-- begin Entries supplied --

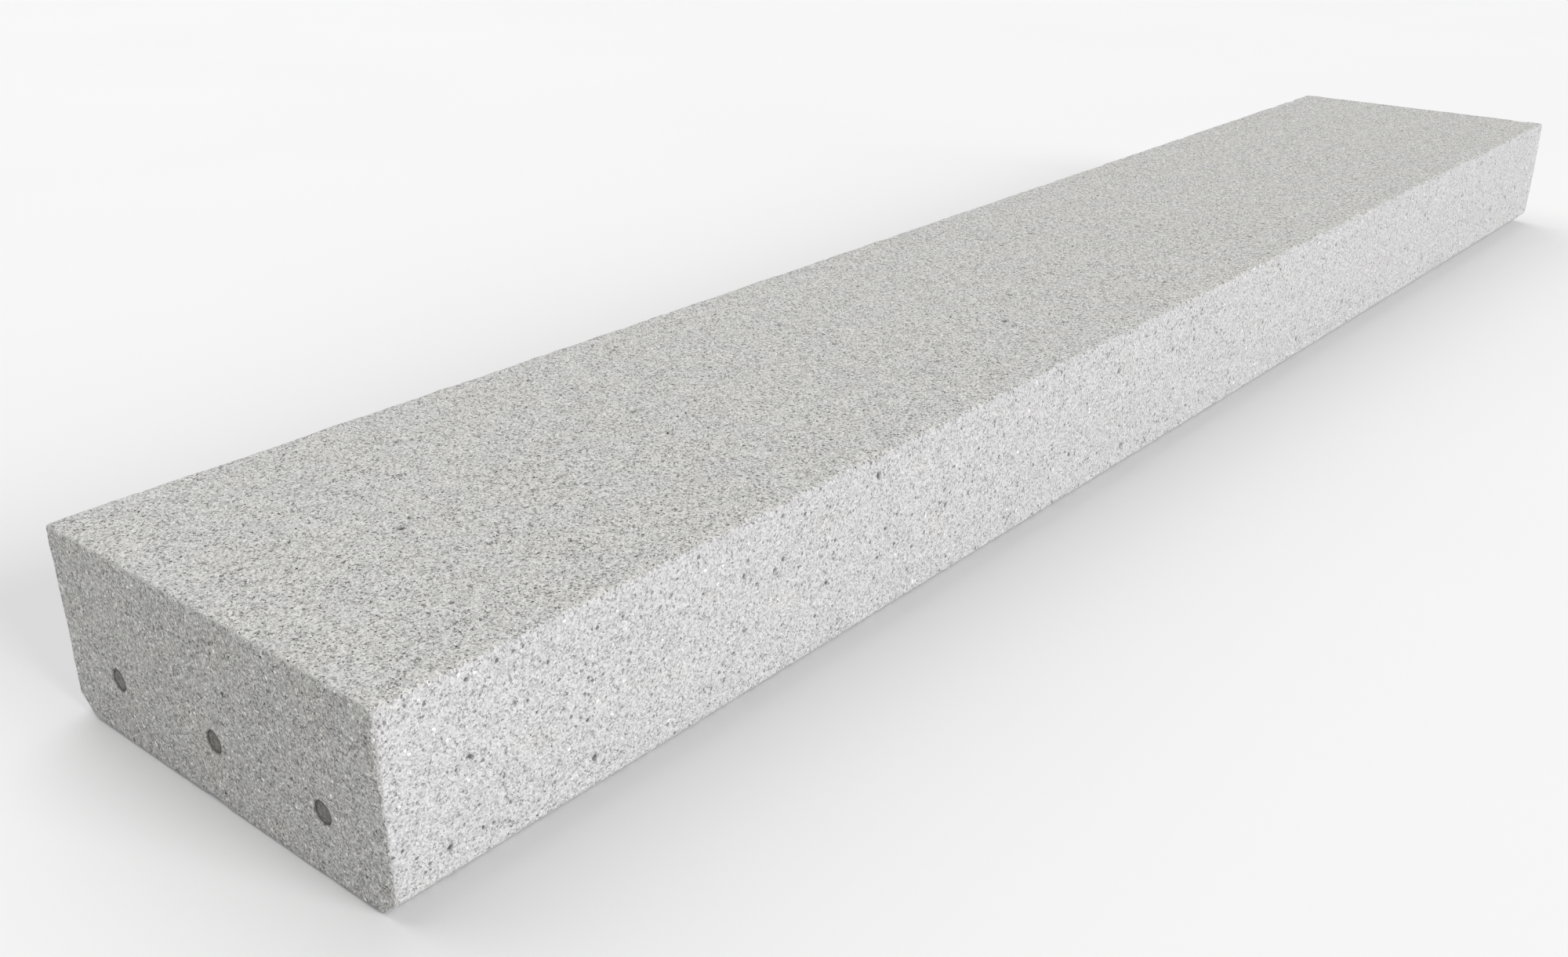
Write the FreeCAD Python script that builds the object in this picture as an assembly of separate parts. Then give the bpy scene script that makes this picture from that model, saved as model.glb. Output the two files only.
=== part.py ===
import FreeCAD, Part
import os

# Precast prestressed concrete lintel: a solid rectangular concrete beam, cast round three
# straight steel wires that run its whole length near the underside, where it is in tension.
#
# Frame: origin at the centre of the underside, +X along the beam, +Z up in use.
# Sizes are in millimetres.

LENGTH = 1000.0
WIDTH = 175.0        # along Y, the thickness of the wall that it carries
HEIGHT = 71.0        # one masonry course
CHAMFER = 7.5        # leg of the 45 degree chamfer along both bottom edges

WIRE_DIAMETER = 8.0
WIRE_PITCH = 56.0    # across the beam, from one wire's axis to the next
WIRE_COVER = 20.0    # concrete between the wires and the underside
WIRE_RECESS = 0.5    # how far a cut wire draws in behind the end face

# One wire per name, from the -Y side to the +Y side.
WIRE_NAMES = ["front_wire", "middle_wire", "back_wire"]

ALONG_BEAM = FreeCAD.Vector(1, 0, 0)


def wire_axis_positions():
    """Y and Z of each wire's axis, spread evenly about the beam's middle plane."""
    height = WIRE_COVER + WIRE_DIAMETER / 2
    first = -WIRE_PITCH * (len(WIRE_NAMES) - 1) / 2
    return [(first + index * WIRE_PITCH, height) for index in range(len(WIRE_NAMES))]


def round_bar(y, z, length):
    """A bar of the wires' diameter along X, centred on the beam's length."""
    start = FreeCAD.Vector(-length / 2, y, z)
    return Part.makeCylinder(WIRE_DIAMETER / 2, length, start, ALONG_BEAM)


def beam_section():
    """The beam's outline in the plane of its -X end: a rectangle with two bottom chamfers."""
    half = WIDTH / 2
    outline = [
        (-half + CHAMFER, 0),
        (half - CHAMFER, 0),
        (half, CHAMFER),
        (half, HEIGHT),
        (-half, HEIGHT),
        (-half, CHAMFER),
    ]
    corners = [FreeCAD.Vector(-LENGTH / 2, y, z) for y, z in outline]
    return Part.Face(Part.makePolygon(corners + corners[:1]))


def concrete_body():
    """The beam itself, with a bore for each wire from end to end."""
    body = beam_section().extrude(ALONG_BEAM * LENGTH)
    for y, z in wire_axis_positions():
        body = body.cut(round_bar(y, z, LENGTH))
    return body


def wire(y, z):
    """One wire, bonded to the wall of its bore and a little short of both end faces."""
    return round_bar(y, z, LENGTH - 2 * WIRE_RECESS)


def make_parts():
    parts = {"concrete_body": concrete_body()}
    for name, (y, z) in zip(WIRE_NAMES, wire_axis_positions()):
        parts[name] = wire(y, z)
    return parts


os.makedirs("parts", exist_ok=True)
for node, shape in make_parts().items():
    shape.exportStep("parts/" + node + ".step")
    print(node, "valid:", shape.isValid(), "solids:", len(shape.Solids), "volume mm3:", round(shape.Volume))
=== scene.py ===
import itertools
import math

import bpy
import numpy as np
from mathutils import Euler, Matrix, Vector
from mathutils.geometry import delaunay_2d_cdt


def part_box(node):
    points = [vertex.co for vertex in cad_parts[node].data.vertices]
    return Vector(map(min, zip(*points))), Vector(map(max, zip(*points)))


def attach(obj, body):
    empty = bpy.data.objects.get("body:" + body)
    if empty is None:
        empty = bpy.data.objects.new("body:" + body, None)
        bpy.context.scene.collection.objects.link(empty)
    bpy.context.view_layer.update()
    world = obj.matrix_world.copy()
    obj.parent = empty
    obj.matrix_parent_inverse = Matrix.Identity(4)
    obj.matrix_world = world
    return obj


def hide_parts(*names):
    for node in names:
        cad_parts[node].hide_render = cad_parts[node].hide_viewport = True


# A precast concrete lintel: one long concrete beam cast round three steel wires.
# Metres throughout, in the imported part's frame: +X along the beam, +Z up, origin under its middle.

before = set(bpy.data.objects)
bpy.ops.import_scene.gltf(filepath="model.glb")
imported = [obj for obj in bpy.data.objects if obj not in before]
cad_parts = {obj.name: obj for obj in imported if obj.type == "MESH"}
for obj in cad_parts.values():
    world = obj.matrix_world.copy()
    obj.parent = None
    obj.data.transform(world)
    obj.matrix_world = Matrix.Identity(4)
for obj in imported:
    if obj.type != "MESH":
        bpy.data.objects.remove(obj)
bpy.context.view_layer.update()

MM = 0.001
BODY = "root"
WIRE_NODES = ("front_wire", "middle_wire", "back_wire")

LOW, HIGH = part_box("concrete_body")
HALF_LENGTH, HALF_WIDTH, HEIGHT = HIGH.x, HIGH.y, HIGH.z


def chamfer_leg():
    """The bottom chamfer's leg, read from the edge of the CAD underside."""
    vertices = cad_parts["concrete_body"].data.vertices
    just_above = LOW.z + 0.1 * MM
    return HALF_WIDTH - max(v.co.y for v in vertices if v.co.z < just_above)


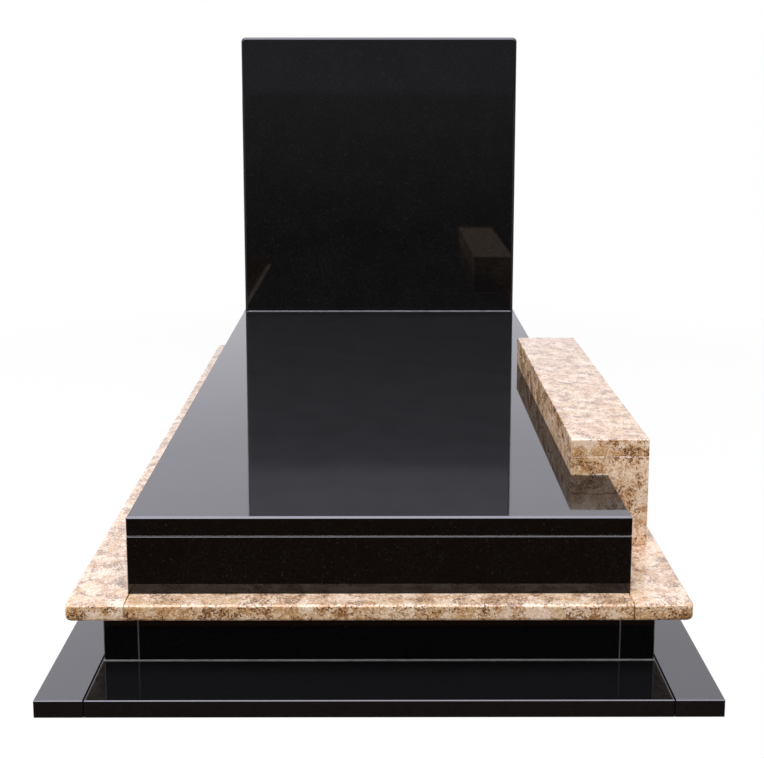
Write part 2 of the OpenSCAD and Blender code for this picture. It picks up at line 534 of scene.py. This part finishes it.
@dataclass(frozen=True)
class PinkGranite:
    """Cream and pink granite with orange-tan clouds and clusters of rusty and brown grains, and a
    painted whitish sheen on its level faces.
    """

    pale: Colour = (0.79, 0.585, 0.4)
    cream: Colour = (0.64, 0.415, 0.22)
    chalk: Colour = (0.92, 0.78, 0.63)
    tan: Colour = (0.5, 0.265, 0.1)
    # Painted sheen: the whitish colour laid on level faces for the sky they mirror
    painted_sheen: Colour = (0.78, 0.67, 0.58)

    # Minerals, and the sizes of the three kinds of grain
    rust: Mineral = Mineral((0.36, 0.16, 0.052), gathering=0.5, edge=(1.0, 1.05), strength=0.8)
    brown: Mineral = Mineral((0.15, 0.066, 0.026), gathering=0.4, edge=(1.01, 1.05), strength=0.9)
    dark: Mineral = Mineral((0.06, 0.029, 0.015), gathering=0.3, edge=(0.98, 1.02), strength=1.0)
    coarse_size: float = 0.004
    medium_size: float = 0.003
    small_size: float = 0.0022

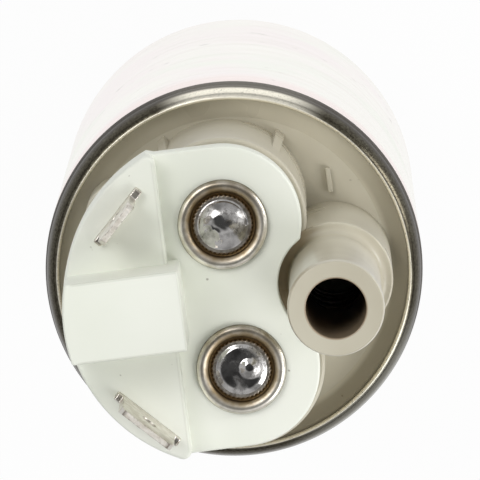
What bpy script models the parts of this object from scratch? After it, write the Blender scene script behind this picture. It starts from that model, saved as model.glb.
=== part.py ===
"""In-tank turbine fuel pump, outlet end up.

Units are metres. The pump's axis is Z, and z = 0 is the lower edge of the shell. The outlet column
stands on the +X side, and the two terminal posts stand on the Y axis.
"""

from math import acos, asin, atan2, cos, hypot, pi, radians, sin, sqrt

import bmesh
import bpy
from mathutils import Matrix, Vector

MM = 0.001

# Clearances
REST_GAP = 0.3 * MM
PUSH_FIT = 0.2 * MM
RUNNING_FIT = 0.06 * MM
PRESS_FIT = 0.05 * MM
IMPELLER_PLAY = 0.2 * MM
AIR_GAP = 0.7 * MM
WELD = 0.5 * MM

# Facets round a full circle
FINE_STEPS = 40
ROUND_STEPS = 24
SMALL_STEPS = 16
TINY_STEPS = 12
WIRE_STEPS = 10
DOUBLES = 0.001 * MM
SHARP_ANGLE = radians(35)

# How flat a coil's end turns lie, from 0 to 1
COIL_EASING = 0.45

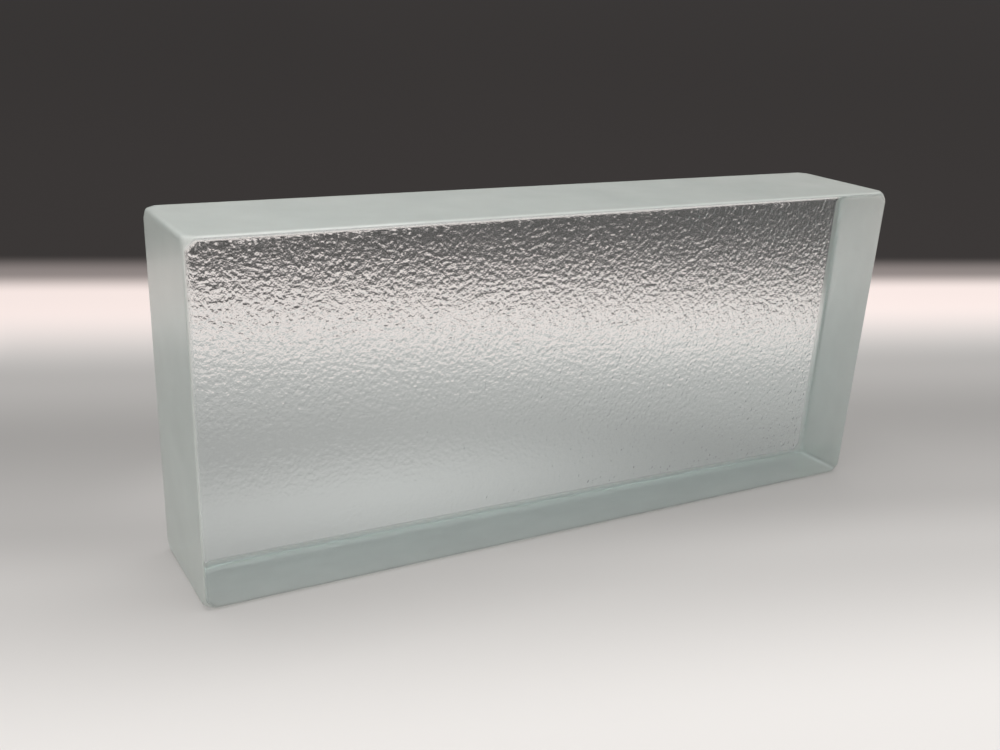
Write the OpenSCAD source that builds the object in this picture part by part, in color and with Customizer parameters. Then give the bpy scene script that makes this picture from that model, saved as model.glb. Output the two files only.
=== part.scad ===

-- end Entries supplied --

• Exercise objective
Can you repeat, word for word, every line above from the one containing "for node, shape" down to the one containing "bpy.data.objects.remove(obj)", including both?

• Task output
for node, shape in make_parts().items():
    shape.exportStep("parts/" + node + ".step")
    print(node, "valid:", shape.isValid(), "solids:", len(shape.Solids), "volume mm3:", round(shape.Volume))
=== scene.py ===
import itertools
import math

import bpy
import numpy as np
from mathutils import Euler, Matrix, Vector
from mathutils.geometry import delaunay_2d_cdt


def part_box(node):
    points = [vertex.co for vertex in cad_parts[node].data.vertices]
    return Vector(map(min, zip(*points))), Vector(map(max, zip(*points)))


def attach(obj, body):
    empty = bpy.data.objects.get("body:" + body)
    if empty is None:
        empty = bpy.data.objects.new("body:" + body, None)
        bpy.context.scene.collection.objects.link(empty)
    bpy.context.view_layer.update()
    world = obj.matrix_world.copy()
    obj.parent = empty
    obj.matrix_parent_inverse = Matrix.Identity(4)
    obj.matrix_world = world
    return obj


def hide_parts(*names):
    for node in names:
        cad_parts[node].hide_render = cad_parts[node].hide_viewport = True


# A precast concrete lintel: one long concrete beam cast round three steel wires.
# Metres throughout, in the imported part's frame: +X along the beam, +Z up, origin under its middle.

before = set(bpy.data.objects)
bpy.ops.import_scene.gltf(filepath="model.glb")
imported = [obj for obj in bpy.data.objects if obj not in before]
cad_parts = {obj.name: obj for obj in imported if obj.type == "MESH"}
for obj in cad_parts.values():
    world = obj.matrix_world.copy()
    obj.parent = None
    obj.data.transform(world)
    obj.matrix_world = Matrix.Identity(4)
for obj in imported:
    if obj.type != "MESH":
        bpy.data.objects.remove(obj)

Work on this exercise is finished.